At the resumed proceeding, the lead Counsel to the Petitioners, Chief Chris Uche, SAN called up his first Subpoenaed witness, Friday Egwuma.

The witness, who lives in Kubwa, FCT, was an ex-Corp member and an INEC Ad-hoc staff during the 2023 Presidential election.

Sequel to recognizing his statement on oath, the Witness applied for his statement to be adopted as his evidence in the petition.

However, Counsel to President Ahmed Bola Tinubu and Shettima, Chief Wole Olanipekun SAN, objected to the adoption of the statement as evidence in the matter.

Olanipekun argued that the statement on oath filed on June 6th was filed out of time. He maintained that the statement ought to have been front-loaded while filing the petition. He prayed the court to reject the application.

On his part, the council to the Independent National Electoral Commission (INEC), Abubakar Mahmoud SAN, aligned himself with Olanipeku’s submissions. He posited that counsel to the Petitioners should have subpoenaed the witness under the provisions of Order 20, Rule 15 of the Federal High Court. He urged the court to uphold the objections.

The All Progressive Congress (APC), through its counsel, Prince Lateef Fagbemi SAN, agreeing with the objections raised, maintained that the statement ought to have been front-loaded. 

On the alternative, Fagbemi said that Petitioners should have filed an application for an extension of time to enable them to file formerly. He, therefore, urged the court to sustain the objections.

Reacting, Chris Uche, told the court that the Respondents’ reactions were either out of utter misconception or a move designed to delay the proceeding.

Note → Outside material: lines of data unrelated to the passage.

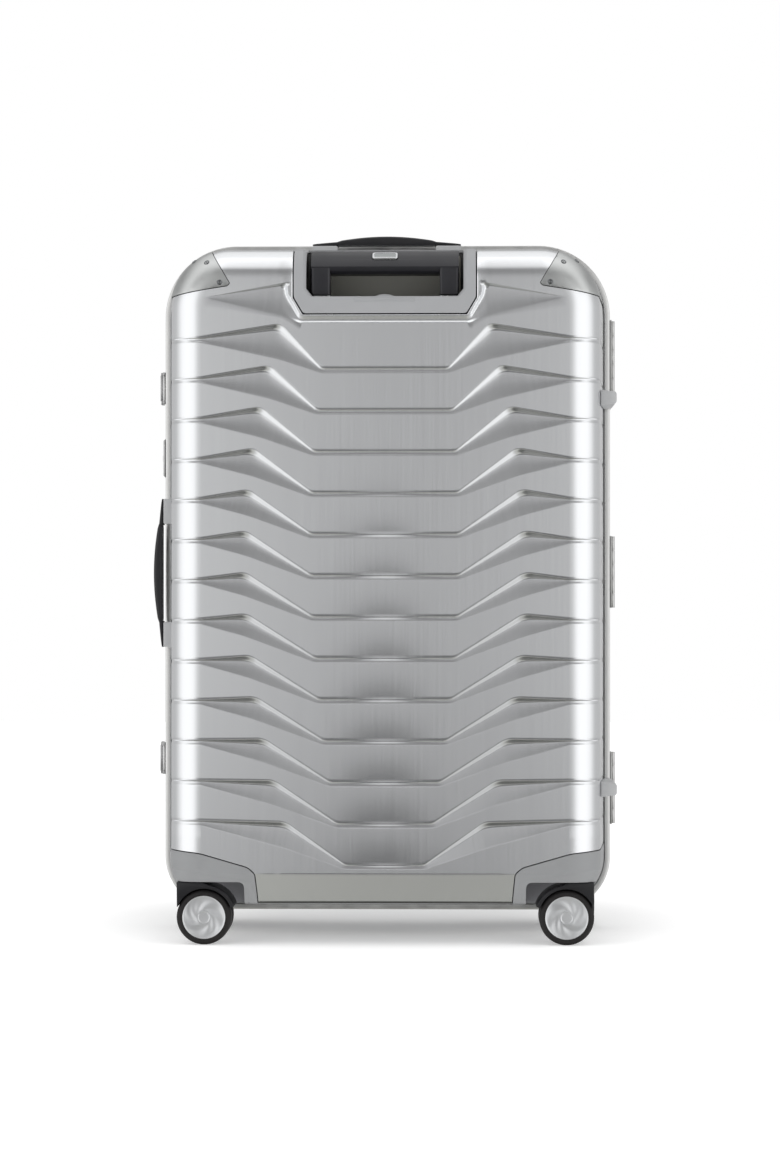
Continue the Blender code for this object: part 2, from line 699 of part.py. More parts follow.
def make_well(material):
    """Cup behind the bezel that the folded grip lies in."""
    wall = 2.0
    well = block((-WELL_HALF, -139.2, WELL_FLOOR), (WELL_HALF, -WELL_BACK, 738.0))
    keep(well, form(BACK, -2.9, 70.0))
    cut(well, block((wall - WELL_HALF, -HALF_DEPTH - FAR, WELL_FLOOR + wall),
                    (WELL_HALF - wall, -WELL_BACK - wall, TOP + FAR)))
    for side in (LEFT, RIGHT):
        cut(well, tube_block(side, 22.0, 14.0, WELL_FLOOR - FAR, WELL_FLOOR + FAR))
    name_part(well, "handle_well", material)


def tube_block(side, width, depth, low, high):
    """Upright block centred on a handle tube's line."""
    x = side * TUBE_X
    return block((x - width / 2, -TUBE_W - depth / 2, low), (x + width / 2, -TUBE_W + depth / 2, high))


def make_guide(material):
    """Pair of fixed outer tubes joined by crossbars at their ends."""
    width, depth = GUIDE_SIZE
    low, high = GUIDE_SPAN
    guide = tube_block(LEFT, width, depth, low, high)
    join(guide, tube_block(RIGHT, width, depth, low, high))
    for bottom, top in ((low + 1.0, low + 9.0), (high - 13.0, high - 5.0)):
        join(guide, block((-TUBE_X, -TUBE_W - 6.0, bottom), (TUBE_X, -TUBE_W + 6.0, top)))
    for side in (LEFT, RIGHT):
        cut(guide, tube_block(side, width - 2.4, depth - 2.4, low + 10.0, high + FAR))
    name_part(guide, "handle_guide", material)


def make_tubes(material):
    """Sliding inner tubes."""
    width, depth = TUBE_SIZE
    low, high = TUBE_SPAN
    for side, word in ((LEFT, "left"), (RIGHT, "right")):
        tube = tube_block(side, width, depth, low, high)
        cut(tube, tube_block(side, width - 2.4, depth - 2.4, low - FAR, high + FAR))
        name_part(tube, f"handle_tube_{word}", material, (side * TUBE_X, -TUBE_W, high))


def button_place():
    """Button's frame on the grip's rounded back edge: its own Z points out of the grip."""
    reach = EDGE_R - 1.2
    spot = Vector((0.0, -EDGE_CENTRE - reach * math.cos(BUTTON_ANGLE),
                   TOP - FACE_INSET + reach * math.sin(BUTTON_ANGLE)))
    return Matrix.Translation(spot * MM) @ Matrix.Rotation(math.pi / 2 - BUTTON_ANGLE, 4, "X")


def make_grip(material, button_material):
    """U-shaped grip on the tubes, with the release button in its back edge."""
    grip = block((-77.7, -134.0, 714.0), (77.7, -98.0, 735.5))
    keep(grip, form(BACK, -1.5, 70.0))
    for side in (LEFT, RIGHT):
        join(grip, tube_block(side, 20.1, 16.0, TUBE_SPAN[1] + GAP, 716.0))
    width, height, thickness = BUTTON_SIZE
    slot = block((-width / 2 - GAP, -height / 2 - GAP, -thickness - BUTTON_TRAVEL - GAP),
                 (width / 2 + GAP, height / 2 + GAP, FAR))
    cut(grip, moved(slot, button_place()))
    name_part(grip, "handle_grip", material, (0.0, -TUBE_W, TUBE_SPAN[1]))
    edge = [(-height / 2, -thickness), (height / 2, -thickness), (height / 2, -1.0),
            (height / 2 - 1.0, 0.0), (1.0 - height / 2, 0.0), (-height / 2, -1.0)]
    button = moved(prism(edge, -width / 2, width / 2, "X"), button_place())
    name_part(button, "handle_button", button_material, tuple(button_place().translation / MM))


# ---------------------------------------------------------------- assembly

def remove_everything():
    """Empties the scene."""
    for item in list(bpy.data.objects):
        bpy.data.objects.remove(item)
    for mesh in list(bpy.data.meshes):
        bpy.data.meshes.remove(mesh)


def make_finishes():
    """Materials by plain name."""
    return {
        "aluminium": make_material("brushed_aluminium", (0.62, 0.63, 0.64), 0.32, 1.0),
        "frame": make_material("satin_frame", (0.66, 0.67, 0.67), 0.38, 1.0),
        "guard": make_material("satin_guard", (0.60, 0.61, 0.62), 0.35, 1.0),
        "housing": make_material("grey_moulding", (0.27, 0.28, 0.29), 0.45, 0.0),
        "bezel": make_material("satin_bezel", (0.42, 0.43, 0.44), 0.4, 0.3),
        "black": make_material("black_plastic", (0.012, 0.012, 0.014), 0.42, 0.0),
        "fork": make_material("black_fork", (0.01, 0.01, 0.012), 0.4, 0.0),
        "tyre": make_material("soft_tyre", (0.012, 0.012, 0.013), 0.6, 0.0),
        "steel": make_material("bright_steel", (0.55, 0.55, 0.55), 0.25, 1.0),
        "lining": make_material("lining_fabric", (0.05, 0.055, 0.06), 0.9, 0.0),
        "bracket": make_material("light_bracket", (0.48, 0.49, 0.50), 0.4, 0.2),
    }


def build():
    """Makes every node of the suitcase."""
    finishes = make_finishes()
    halves = ((BACK, "rear", (0.0, 0.0, 0.0)), (FRONT, "front", LID_AXIS))
    for half, prefix, origin in halves:
        make_shell(half, f"{prefix}_shell", finishes["aluminium"], origin)
        make_frame(half, f"{prefix}_frame", finishes["frame"], origin)
        make_lining(half, f"{prefix}_lining", finishes["lining"], origin)
        make_corner_guards(half, prefix, finishes["guard"], origin)
        make_wheel_housings(half, prefix, finishes["housing"], origin)
        make_side_feet(half, prefix, finishes["bracket"], origin)
        make_casters(half, prefix, finishes)
    make_hinges(finishes["frame"])
    make_latches(finishes["frame"])
    make_lock_plate(finishes["frame"])
    make_carry_handle("top_handle", top_handle_place(), (TOP_BRACKET, *TOP_GRIP), ("left", "right"),
                      finishes["bracket"], finishes["black"])
    make_carry_handle("side_handle", side_handle_place(), (SIDE_BRACKET, *SIDE_GRIP), ("lower", "upper"),
                      finishes["bracket"], finishes["black"])
    make_bezel(finishes["bezel"])
    make_well(finishes["black"])
    make_guide(finishes["steel"])
    make_tubes(finishes["steel"])
    make_grip(finishes["black"], finishes["bracket"])


remove_everything()
case = bpy.data.objects.new("case", None)
bpy.context.collection.objects.link(case)
case.location = (CASE_X * MM, 0.0, 0.0)
build()
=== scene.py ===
"""Looks of an aluminium-framed hard shell suitcase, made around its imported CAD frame.

The rear half has the trolley handle and faces -Y. The lid swings on the +X side. Lengths are
millimetres from the case's centre line and the floor, and MM turns them into metres as a piece is
made. A depth w runs from the parting plane out to a half's face. An inset runs inward from the
frame's outer outline.
"""
import math

import bmesh
import bpy
from mathutils import Matrix, Vector
from mathutils.geometry import delaunay_2d_cdt


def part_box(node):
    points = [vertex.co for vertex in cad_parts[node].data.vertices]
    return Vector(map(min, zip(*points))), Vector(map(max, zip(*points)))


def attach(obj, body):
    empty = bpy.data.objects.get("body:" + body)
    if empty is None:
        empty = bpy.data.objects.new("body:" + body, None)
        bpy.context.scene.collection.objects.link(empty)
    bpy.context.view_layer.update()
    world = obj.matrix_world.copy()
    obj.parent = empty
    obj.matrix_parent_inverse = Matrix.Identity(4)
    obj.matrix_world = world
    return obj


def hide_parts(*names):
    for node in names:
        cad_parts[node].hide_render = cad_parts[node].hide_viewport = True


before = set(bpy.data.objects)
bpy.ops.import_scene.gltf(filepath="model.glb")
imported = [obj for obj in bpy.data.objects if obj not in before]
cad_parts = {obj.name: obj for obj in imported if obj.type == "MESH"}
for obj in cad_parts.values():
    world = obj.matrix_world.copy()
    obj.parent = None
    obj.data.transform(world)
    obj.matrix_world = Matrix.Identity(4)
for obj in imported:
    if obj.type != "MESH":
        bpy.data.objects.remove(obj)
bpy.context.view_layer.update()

MM = 0.001
BACK, FRONT = -1, 1
LEFT, RIGHT = -1, 1
HALVES = ((BACK, "rear", "root"), (FRONT, "front", "lid"))
SIDES = ((LEFT, "left"), (RIGHT, "right"))
GAP = 0.3
# How far a tool reaches past the case, so that it cuts right through
FAR = 60.0


def span(node):
    """Lowest and highest corner of a CAD node in millimetres."""
    low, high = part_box(node)
    return low / MM, high / MM


def middle_of(node):
    """Height of a CAD node's middle in millimetres."""
    low, high = span(node)
    return (low.z + high.z) / 2


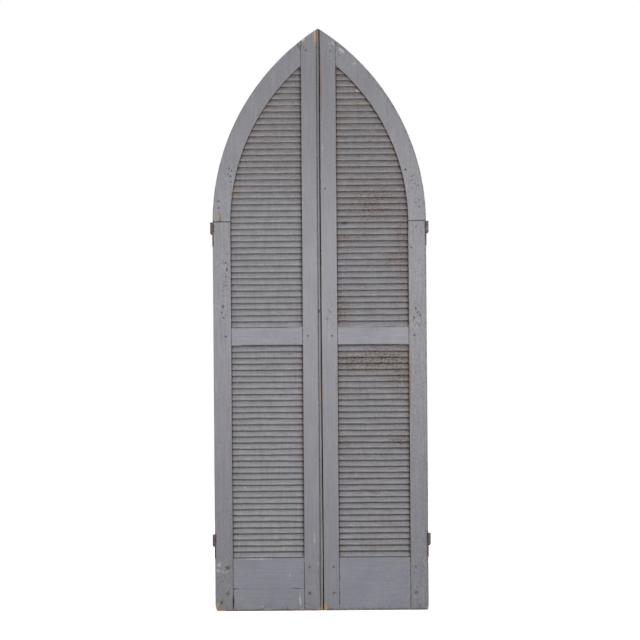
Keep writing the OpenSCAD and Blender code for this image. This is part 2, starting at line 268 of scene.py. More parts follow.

Premising on the provisions of Order 20 Rule 15 and 16 of the FHC rule of 2019, he said;

“All the authorities cited by the Respondents are all in favor of our position that a written statement on oath cannot be front-loaded in advance when the statement is been filed even before the subpoena is issued or otherwise.

“This is because the subpoenas are distinguished by law. They are being compelled to attend and thereby, do not fall into the category of additional witnesses.

“It will amount to the bridge of fair hearing not to allow the subpoena witness to testify,” he submitted.

Meanwhile, the court has reserved ruling on the application.